- Promotional poster
- Directed by: Marcus A. Clarke
- Based on: Blood Brothers: The Fatal Friendship Between Muhammad Ali and Malcolm X by Randy Roberts; Johnny Smith;
- Produced by: Kenya Barris; Ayanna Hart; Jason Perez;
- Starring: Muhammad Ali Malcolm X
- Cinematography: Justin Janowitz
- Edited by: Paul Carruthers Jeremy Siefer
- Music by: Thomas Brenneck
- Production company: Khalabo Ink Society
- Distributed by: Netflix
- Release date: September 9, 2021;
- Running time: 95 minutes
- Country: United States
- Language: English

= Blood Brothers: Malcolm X & Muhammad Ali =

Blood Brothers: Malcolm X & Muhammad Ali is a 2021 American documentary film made for Netflix and directed by Marcus A. Clarke.
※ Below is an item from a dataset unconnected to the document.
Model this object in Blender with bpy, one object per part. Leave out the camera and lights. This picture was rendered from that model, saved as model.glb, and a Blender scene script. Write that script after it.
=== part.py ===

The film is based on the book Blood Brothers: The Fatal Friendship Between Muhammad Ali and Malcolm X by Randy Roberts and Johnny Smith. It tells the story of the friendship and deterioration thereof between American boxer Muhammad Ali and human rights activist Malcolm X, which is depicted through archival footage and interviews with friends of the two men. It was released on September 9, 2021.